Start

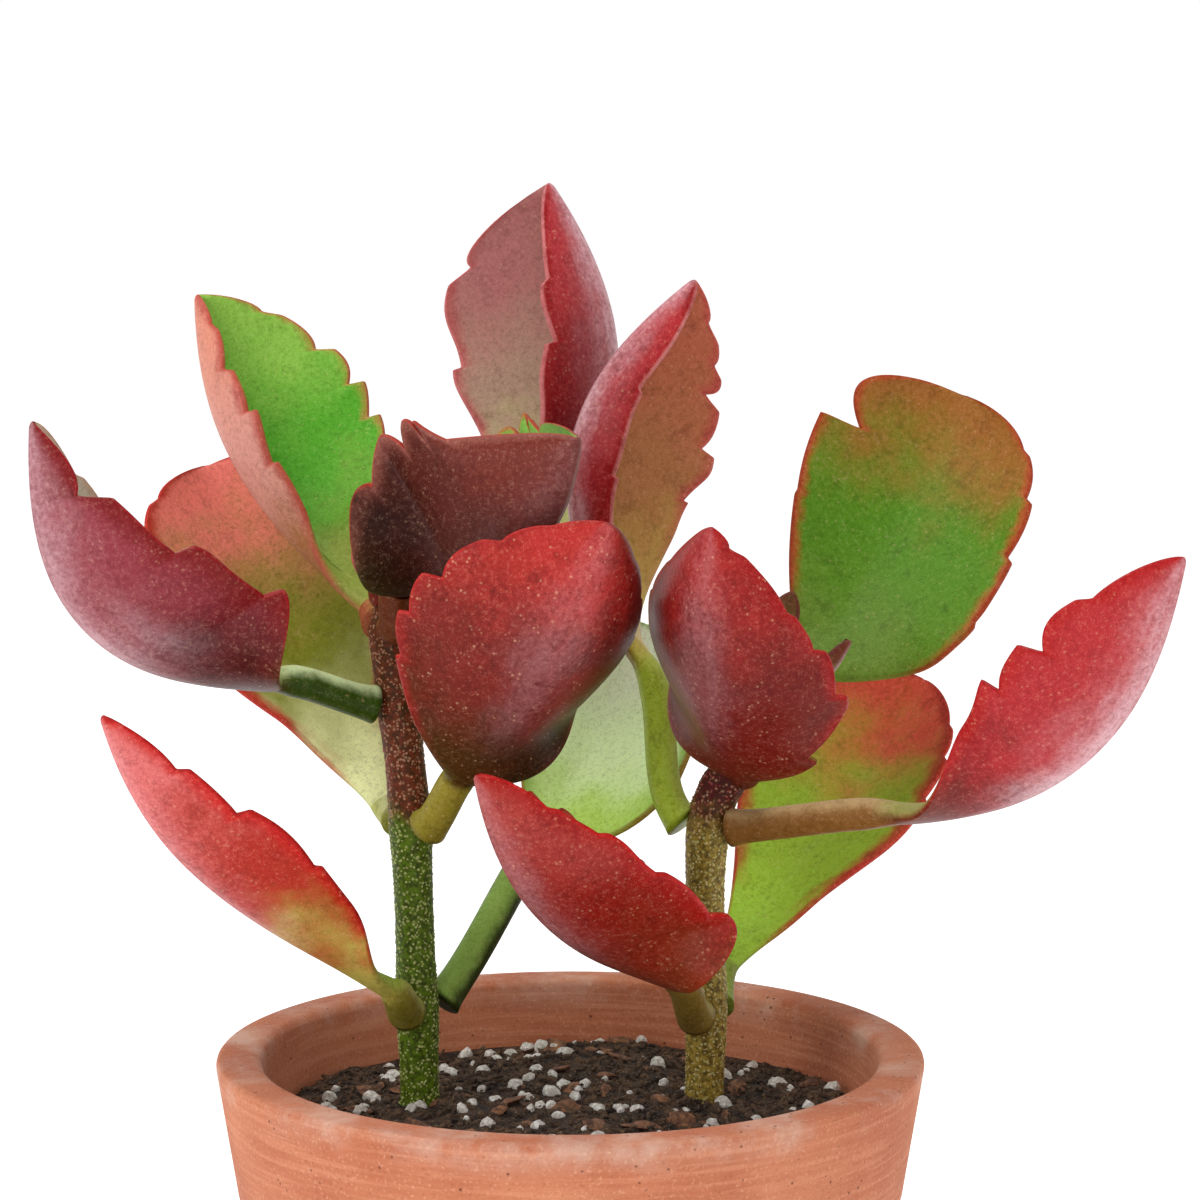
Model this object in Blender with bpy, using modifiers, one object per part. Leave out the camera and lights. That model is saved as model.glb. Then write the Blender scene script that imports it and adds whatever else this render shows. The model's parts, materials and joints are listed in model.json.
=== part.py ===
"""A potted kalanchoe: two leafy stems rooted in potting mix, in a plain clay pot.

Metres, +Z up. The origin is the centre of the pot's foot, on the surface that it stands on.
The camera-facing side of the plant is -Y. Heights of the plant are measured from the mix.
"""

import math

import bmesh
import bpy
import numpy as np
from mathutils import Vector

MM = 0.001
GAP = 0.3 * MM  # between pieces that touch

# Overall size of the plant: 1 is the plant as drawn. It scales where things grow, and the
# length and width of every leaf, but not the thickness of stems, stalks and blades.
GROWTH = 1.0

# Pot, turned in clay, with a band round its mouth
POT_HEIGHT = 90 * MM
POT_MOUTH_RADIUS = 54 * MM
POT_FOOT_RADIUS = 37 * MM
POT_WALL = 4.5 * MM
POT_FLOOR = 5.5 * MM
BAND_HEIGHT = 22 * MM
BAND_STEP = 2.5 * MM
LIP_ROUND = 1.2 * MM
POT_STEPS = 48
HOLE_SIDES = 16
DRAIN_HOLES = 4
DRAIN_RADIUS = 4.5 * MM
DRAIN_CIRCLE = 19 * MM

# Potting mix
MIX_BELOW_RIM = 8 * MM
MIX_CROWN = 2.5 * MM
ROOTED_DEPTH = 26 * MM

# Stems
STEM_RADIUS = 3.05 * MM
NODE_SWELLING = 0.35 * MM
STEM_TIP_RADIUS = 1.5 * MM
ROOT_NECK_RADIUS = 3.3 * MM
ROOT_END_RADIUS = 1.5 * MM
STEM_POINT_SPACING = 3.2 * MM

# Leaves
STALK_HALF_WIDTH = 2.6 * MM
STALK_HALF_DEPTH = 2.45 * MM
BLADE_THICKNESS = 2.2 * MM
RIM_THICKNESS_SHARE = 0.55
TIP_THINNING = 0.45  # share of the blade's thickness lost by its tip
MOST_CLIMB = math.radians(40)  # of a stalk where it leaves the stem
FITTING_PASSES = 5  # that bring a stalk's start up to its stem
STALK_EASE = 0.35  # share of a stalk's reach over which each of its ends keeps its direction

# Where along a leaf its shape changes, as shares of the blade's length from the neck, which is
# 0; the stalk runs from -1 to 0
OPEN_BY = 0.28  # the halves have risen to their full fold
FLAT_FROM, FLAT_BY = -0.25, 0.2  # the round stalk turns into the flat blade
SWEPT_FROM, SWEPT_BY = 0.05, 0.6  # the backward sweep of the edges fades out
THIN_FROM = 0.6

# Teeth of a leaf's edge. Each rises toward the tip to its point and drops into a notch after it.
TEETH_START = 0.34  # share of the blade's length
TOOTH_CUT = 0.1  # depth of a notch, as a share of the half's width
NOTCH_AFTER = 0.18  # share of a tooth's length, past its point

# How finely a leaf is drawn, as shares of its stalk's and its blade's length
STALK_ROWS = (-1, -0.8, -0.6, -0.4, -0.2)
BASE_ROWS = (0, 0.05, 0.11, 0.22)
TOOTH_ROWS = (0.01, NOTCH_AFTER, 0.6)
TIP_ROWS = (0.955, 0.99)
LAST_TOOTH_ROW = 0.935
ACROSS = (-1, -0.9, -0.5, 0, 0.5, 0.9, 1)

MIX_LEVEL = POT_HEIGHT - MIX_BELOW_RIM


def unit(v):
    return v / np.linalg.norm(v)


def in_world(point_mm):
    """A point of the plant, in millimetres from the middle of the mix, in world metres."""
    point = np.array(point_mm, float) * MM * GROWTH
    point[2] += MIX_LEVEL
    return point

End

Exercise goal →
Write the listing out again, exactly as shown above.

The result →
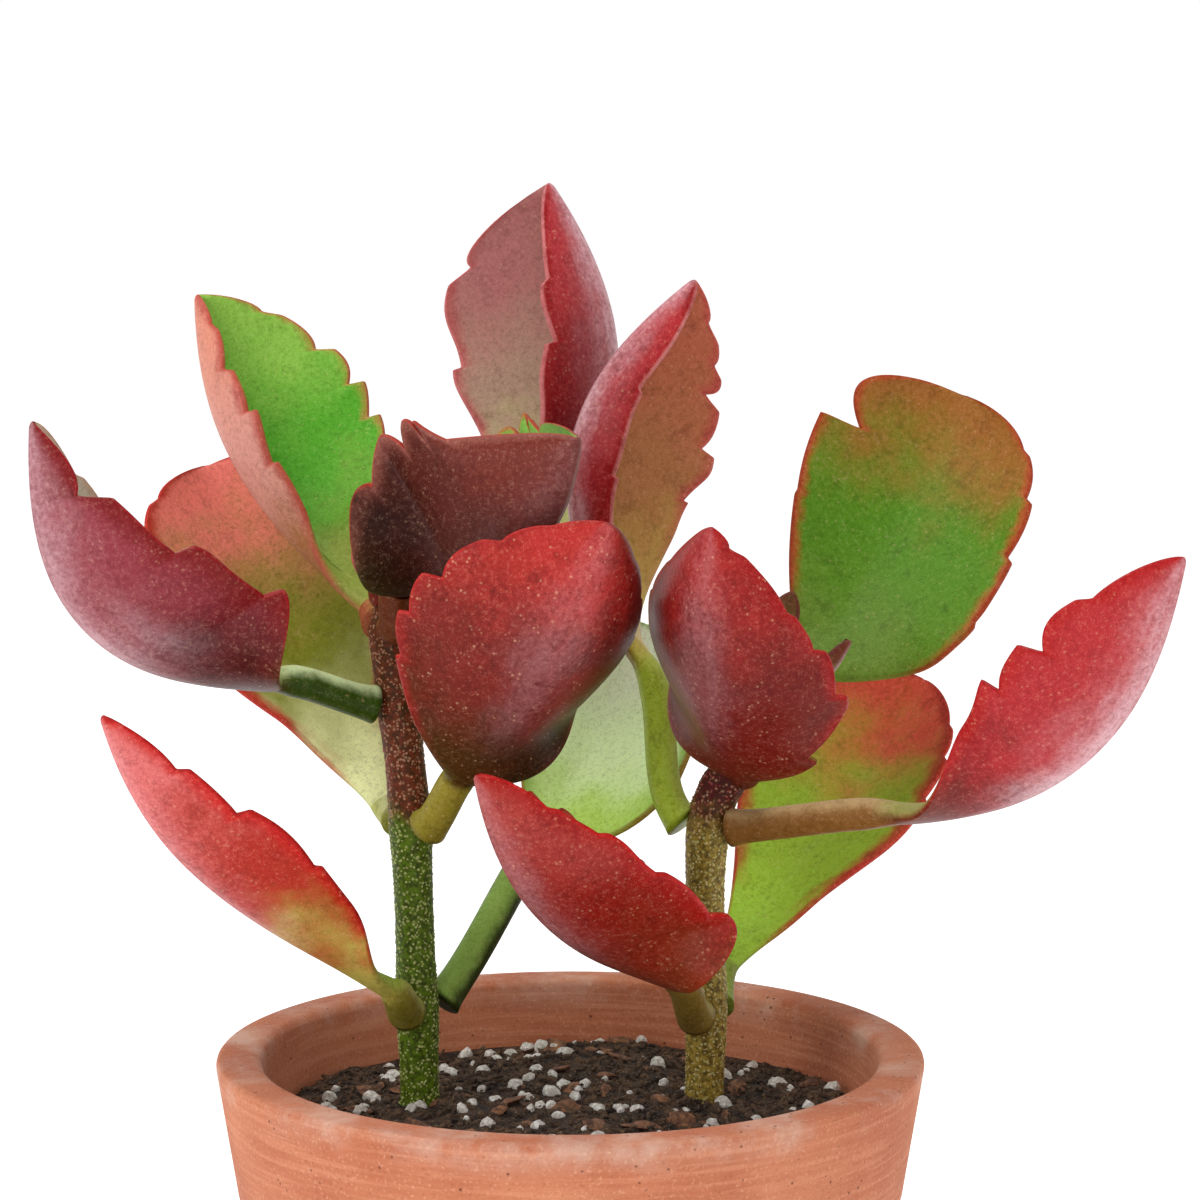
Model this object in Blender with bpy, using modifiers, one object per part. Leave out the camera and lights. That model is saved as model.glb. Then write the Blender scene script that imports it and adds whatever else this render shows. The model's parts, materials and joints are listed in model.json.
=== part.py ===
"""A potted kalanchoe: two leafy stems rooted in potting mix, in a plain clay pot.

Metres, +Z up. The origin is the centre of the pot's foot, on the surface that it stands on.
The camera-facing side of the plant is -Y. Heights of the plant are measured from the mix.
"""

import math

import bmesh
import bpy
import numpy as np
from mathutils import Vector

MM = 0.001
GAP = 0.3 * MM  # between pieces that touch

# Overall size of the plant: 1 is the plant as drawn. It scales where things grow, and the
# length and width of every leaf, but not the thickness of stems, stalks and blades.
GROWTH = 1.0

# Pot, turned in clay, with a band round its mouth
POT_HEIGHT = 90 * MM
POT_MOUTH_RADIUS = 54 * MM
POT_FOOT_RADIUS = 37 * MM
POT_WALL = 4.5 * MM
POT_FLOOR = 5.5 * MM
BAND_HEIGHT = 22 * MM
BAND_STEP = 2.5 * MM
LIP_ROUND = 1.2 * MM
POT_STEPS = 48
HOLE_SIDES = 16
DRAIN_HOLES = 4
DRAIN_RADIUS = 4.5 * MM
DRAIN_CIRCLE = 19 * MM

# Potting mix
MIX_BELOW_RIM = 8 * MM
MIX_CROWN = 2.5 * MM
ROOTED_DEPTH = 26 * MM

# Stems
STEM_RADIUS = 3.05 * MM
NODE_SWELLING = 0.35 * MM
STEM_TIP_RADIUS = 1.5 * MM
ROOT_NECK_RADIUS = 3.3 * MM
ROOT_END_RADIUS = 1.5 * MM
STEM_POINT_SPACING = 3.2 * MM

# Leaves
STALK_HALF_WIDTH = 2.6 * MM
STALK_HALF_DEPTH = 2.45 * MM
BLADE_THICKNESS = 2.2 * MM
RIM_THICKNESS_SHARE = 0.55
TIP_THINNING = 0.45  # share of the blade's thickness lost by its tip
MOST_CLIMB = math.radians(40)  # of a stalk where it leaves the stem
FITTING_PASSES = 5  # that bring a stalk's start up to its stem
STALK_EASE = 0.35  # share of a stalk's reach over which each of its ends keeps its direction

# Where along a leaf its shape changes, as shares of the blade's length from the neck, which is
# 0; the stalk runs from -1 to 0
OPEN_BY = 0.28  # the halves have risen to their full fold
FLAT_FROM, FLAT_BY = -0.25, 0.2  # the round stalk turns into the flat blade
SWEPT_FROM, SWEPT_BY = 0.05, 0.6  # the backward sweep of the edges fades out
THIN_FROM = 0.6

# Teeth of a leaf's edge. Each rises toward the tip to its point and drops into a notch after it.
TEETH_START = 0.34  # share of the blade's length
TOOTH_CUT = 0.1  # depth of a notch, as a share of the half's width
NOTCH_AFTER = 0.18  # share of a tooth's length, past its point

# How finely a leaf is drawn, as shares of its stalk's and its blade's length
STALK_ROWS = (-1, -0.8, -0.6, -0.4, -0.2)
BASE_ROWS = (0, 0.05, 0.11, 0.22)
TOOTH_ROWS = (0.01, NOTCH_AFTER, 0.6)
TIP_ROWS = (0.955, 0.99)
LAST_TOOTH_ROW = 0.935
ACROSS = (-1, -0.9, -0.5, 0, 0.5, 0.9, 1)

MIX_LEVEL = POT_HEIGHT - MIX_BELOW_RIM


def unit(v):
    return v / np.linalg.norm(v)


def in_world(point_mm):
    """A point of the plant, in millimetres from the middle of the mix, in world metres."""
    point = np.array(point_mm, float) * MM * GROWTH
    point[2] += MIX_LEVEL
    return point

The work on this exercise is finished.